* Exercise details
Tally the lines of the listing that contain the word "None", then give the total and nothing else.

* Given material
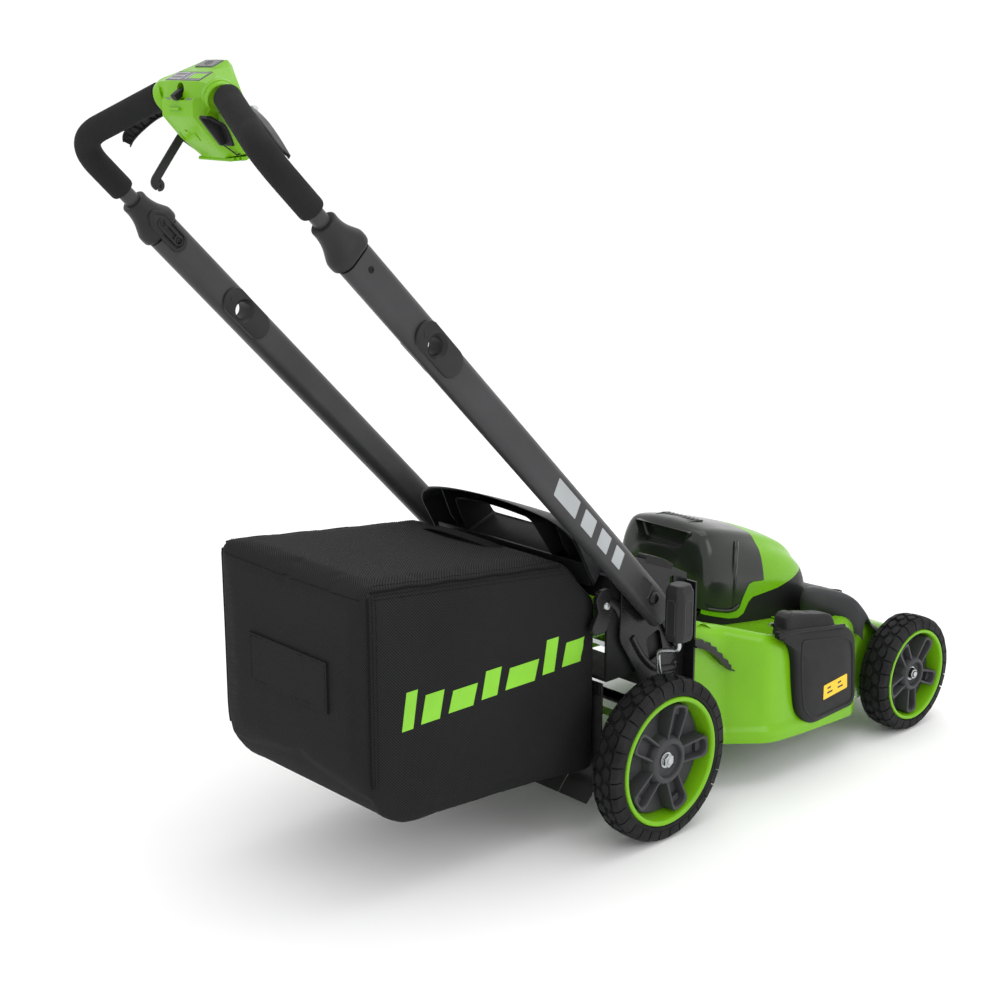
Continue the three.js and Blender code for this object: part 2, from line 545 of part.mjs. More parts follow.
// Finger latch: an eye through the tube joining a plate on each face
const LATCH_S = 602;
function fingerLatch(side) {
  const x = side * TUBE_X;
  const oval = (x0, x1) => {
    const a = onHandle(x, LATCH_S + 9);
    const b = onHandle(x, LATCH_S - 42);
    return rodX(20, x0, x1, a[1], a[2], 14).add(rodX(17, x0, x1, b[1], b[2], 14)).hull();
  };
  const eye = onHandle(x, LATCH_S);
  const out = TUBE_T / 2 + 0.4;
  return cut(unite(oval(x + out, x + out + 3.2), oval(x - out - 3.2, x - out),
    rodX(16.4, x - out - 2, x + out + 2, eye[1], eye[2], 16)), rodX(12.4, x - 40, x + 40, eye[1], eye[2], 16));
}
function pivotBolt(side) {
  const x0 = side * 191;
  const x1 = side * 227;
  const [y, z] = FOLD;
  const head = side > 0 ? rodX(9, 225.9, 230.6, y, z, 12) : rodX(9, -230.6, -225.9, y, z, 12);
  return unite(rodX(5, Math.min(x0, x1), Math.max(x0, x1), y, z, 12), head);
}

// Control console
const CONSOLE = [[-621, 1119], [-619, 1101], [-636, 1094], [-637, 1080], [-602, 1036], [-574, 1024], [-540, 1030],
  [-528, 1062], [-540, 1104], [-566, 1138], [-590, 1142], [-597, 1131]];
function consoleShell() {
  const inner = [[-617, 1116], [-615.5, 1098], [-632, 1091], [-633, 1081.5], [-600, 1040.5], [-573, 1028.5],
    [-546, 1033], [-532, 1062], [-544, 1102], [-568, 1134], [-588, 1138], [-595, 1128]];
  const shell = prismX(CONSOLE, -47, 47);
  const [, by, bz] = BAR_ENTRY;
  const boss = (s) => rod([s * 42, by, bz], [s * 67, by - 4, bz - 4], BOSS_R, 16);
  const room = prismX(inner, -43.5, 43.5);
  const base = box(-38, 38, -575, -500, 1010, 1062);
  const trigger = box(40, 60, -622, -588, 1050, 1076);
  const slider = box(-16, 16, -631, -621, 1085, 1110);
  const button = box(-19, 19, -587, -565, 1130, 1150);
  const bore = sweep(wholeBar(900), circle(BAR_R + 0.9, 12), [0, 0.3, 1]);
  const shaft = rodX(5, -100, 100, BAIL[0], BAIL[1], 10);
  const lever = rodX(5, -100, 0, DRIVE[0], DRIVE[1], 10);
  return cut(unite(shell, boss(1), boss(-1)), room, base, trigger, slider, button, bore, shaft, lever);
}
const BAIL = [-566, 1086];
const DRIVE = [-578, 1064];
const TRIGGER = [-608, 1067];
function consoleNose() {
  return unite(prismX([[-573.5, 1022], [-540, 1027.6], [-527, 1056], [-530.5, 1057.5], [-543, 1031], [-573.5, 1025.4]],
    -37.5, 37.5));
}
function startButton() {
  return box(-18.4, 18.4, -586.4, -565.6, 1134.5, 1144);
}
function speedSlider() {
  return unite(box(-7, 7, -630, -622.4, 1092.5, 1099), hull([[-10, -630, 1098], [10, -630, 1098], [-10, -622.4, 1098],
    [10, -622.4, 1098], [-5, -626, 1112], [5, -626, 1112], [-5, -623, 1112], [5, -623, 1112]]));
}
// Bail: two ribbed paddles in front of the grips on one cross shaft
function bail() {
  const wing = (s) => {
    const rings = [[74, -566, 1084, -583, 1092], [100, -574, 1080, -588, 1088], [150, -586, 1055, -604, 1066],
      [190, -586, 1019, -602, 1029], [200, -580, 1002, -594, 1012]];
    return loft(rings.map(([x, y0, z0, y1, z1]) => {
      const n = V(0, z1 - z0, y0 - y1).setLength(3.2);
      return [[s * x, y0 + n.y, z0 + n.z], [s * x, y1 + n.y, z1 + n.z], [s * x, y1 - n.y, z1 - n.z],
        [s * x, y0 - n.y, z0 - n.z]];
    }));
  };
  return unite(rodX(4.4, -78, 78, BAIL[0], BAIL[1], 10), wing(1), wing(-1));
}
// Long drive lever hanging at the left of the console
function driveLever() {
  const path = [[-53, DRIVE[0], DRIVE[1]], [-58, -586, 1050], [-60, -612, 1018], [-60, -630, 995], [-60, -634, 984],
    [-60, -628, 978]];
  return unite(rodX(4.4, -62, -30, DRIVE[0], DRIVE[1], 10), sweep(path, [[-2.6, -5.5], [2.6, -5.5], [2.6, 5.5],
    [-2.6, 5.5]], [1, 0, 0]));
}
// Thumb trigger in the slot on the right of the console
function thumbTrigger() {
  const side = [[-633, 1077], [-627, 1077], [-611, 1069], [-598, 1070.5], [-590, 1046], [-600, 1043]];
  const edge = [[-604, 1070], [-597, 1070], [-586, 1044], [-600, 1042]];
  return unite(hull([49, 54].flatMap((x) => side.map((p) => [x, ...p]))),
    hull([53, 66].flatMap((x) => edge.map((p) => [x, ...p]))), rodX(4, 38, 54, TRIGGER[0], TRIGGER[1], 10));
}
function displayPanel() {
  return hull([[-40, -619, 1121.3], [40, -619, 1121.3], [-36, -599, 1131.3], [36, -599, 1131.3],
    [-40, -620, 1123.3], [40, -620, 1123.3], [-36, -600, 1133.3], [36, -600, 1133.3]]);
}

// Assembly
place("deck", deck(), "green");
place("rear_chute", rearChute(), "black");
place("front_cover", frontCover(), "darkgrey");
place("hood_base", hoodBase(), "black");
place("hood_cowl", hoodCowl(), "green");
place("battery_lid", batteryLid(), "smoke");
place("battery_pack", batteryPack(), "black");
place("motor", motor(), "steel");
place("controller", controller(), "black");
place("height_quadrant", quadrant(), "black");
place("trailing_flap", trailingFlap(), "black");
place("blade", blade(), "steel");
place("blade_shaft", bladeShaft(), "steel");
place("side_door", sideDoor(), "black");
place("rear_door", rearDoor(), "black");
place("grass_bag", bag(), "fabric");
place("bag_frame", bagFrame(), "steel");
place("bag_handle", bagHandle(), "fabric");
wheel("rear_right", 1, 0, REAR_R, REAR_INNER_X);
wheel("rear_left", -1, 0, REAR_R, REAR_INNER_X);
wheel("front_right", 1, WHEELBASE, FRONT_R, FRONT_INNER_X);
wheel("front_left", -1, WHEELBASE, FRONT_R, FRONT_INNER_X);
place("rear_crank", rearCrank(), "darkgrey");
place("drive_axle", axleShaft(0, REAR_R, REAR_INNER_X, WHEEL_FACE_X), "steel");
place("gearbox", gearbox(), "black");
place("height_rod", heightRod(), "steel");
place("height_grip", heightGrip(), "black");
place("front_crank", frontCrank(), "darkgrey");
place("link_rod", linkRod(), "steel");
for (const [tag, side] of SIDES) {
  place("bracket_" + tag, bracket(side), "black");
  place("tube_" + tag, handleTube(side), "darkgrey");
  place("collar_" + tag, collar(side), "black");
  place("foam_" + tag, foam(side), "foam");
  place("finger_latch_" + tag, fingerLatch(side), "black");
  place("pivot_bolt_" + tag, pivotBolt(side), "steel");
}
place("upper_bar", upperBar(), "darkgrey");
place("console", consoleShell(), "green");
place("console_nose", consoleNose(), "green");
place("display_panel", displayPanel(), "grey");
place("start_button", startButton(), "grey");
place("speed_slider", speedSlider(), "black");
place("bail", bail(), "black");
place("drive_lever", driveLever(), "black");
place("thumb_trigger", thumbTrigger(), "black");

export default group;
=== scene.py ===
"""Battery push lawn mower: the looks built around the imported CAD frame.

Sizes are millimetres in the axle frame (Y = 0 and Z = 0 at the ground point under the rear axle), and
point() turns them into metres in the row frame.
"""

import math
import random

import bmesh
import bpy
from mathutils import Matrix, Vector, noise
from mathutils.bvhtree import BVHTree


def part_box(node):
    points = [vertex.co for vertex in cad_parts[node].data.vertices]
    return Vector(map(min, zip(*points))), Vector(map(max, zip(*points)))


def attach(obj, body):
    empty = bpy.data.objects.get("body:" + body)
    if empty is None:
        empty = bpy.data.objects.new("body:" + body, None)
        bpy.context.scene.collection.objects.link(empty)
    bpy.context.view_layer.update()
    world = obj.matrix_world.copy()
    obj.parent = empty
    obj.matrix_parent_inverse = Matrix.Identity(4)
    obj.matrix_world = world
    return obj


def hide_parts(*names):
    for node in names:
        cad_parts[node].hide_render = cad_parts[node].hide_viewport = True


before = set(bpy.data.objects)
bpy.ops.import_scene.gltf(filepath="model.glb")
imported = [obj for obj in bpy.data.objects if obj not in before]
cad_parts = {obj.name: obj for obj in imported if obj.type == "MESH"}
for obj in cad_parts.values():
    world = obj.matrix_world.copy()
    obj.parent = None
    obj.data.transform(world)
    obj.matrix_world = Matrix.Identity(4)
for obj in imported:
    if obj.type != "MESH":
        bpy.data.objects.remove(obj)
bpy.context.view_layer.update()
MM = 0.001
AXLE_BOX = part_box("drive_axle")
SHIFT_Y = (AXLE_BOX[0].y + AXLE_BOX[1].y) / 2

# Driving sizes, the same as the CAD part's
REAR_R, FRONT_R, WHEELBASE = 127, 102, 643
REAR_INNER, FRONT_INNER, WHEEL_FACE = 235, 231, 286
REAR_PIVOT = (72, 160)
FOLD = (16.9, 366)
TILT = math.radians(45.3)
TUBE_X, TUBE_W, TUBE_T, TUBE_TOP = 211.2, 51.5, 28.5, 772
BAR_R, FOAM_R = 11, 17.3
BAR_ENTRY = (70, -602, 1102)
LATCH_S = 602
SIDES = (("right", 1), ("left", -1))


# Mesh helpers. A part is (points in mm, faces).
def point(p):
    return Vector((p[0] * MM, p[1] * MM + SHIFT_Y, p[2] * MM))


def join(*parts):
    points, faces = [], []
    for more, its_faces in parts:
        start = len(points)
        points += more
        faces += [[i + start for i in f] for f in its_faces]
    return points, faces


def mirrored(part):
    return [(-x, y, z) for x, y, z in part[0]], [f[::-1] for f in part[1]]


def loft(rings, caps=True, closed=True):
    """Skin through rings of equal length."""
    n = len(rings[0])
    points = [tuple(p) for ring in rings for p in ring]
    faces = []
    for k in range(len(rings) - 1):
        for i in range(n if closed else n - 1):
            j = (i + 1) % n
            faces.append([k * n + i, k * n + j, (k + 1) * n + j, (k + 1) * n + i])
    if caps:
        faces.append(list(range(n))[::-1])
        faces.append(list(range((len(rings) - 1) * n, len(rings) * n)))
    return points, faces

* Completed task
3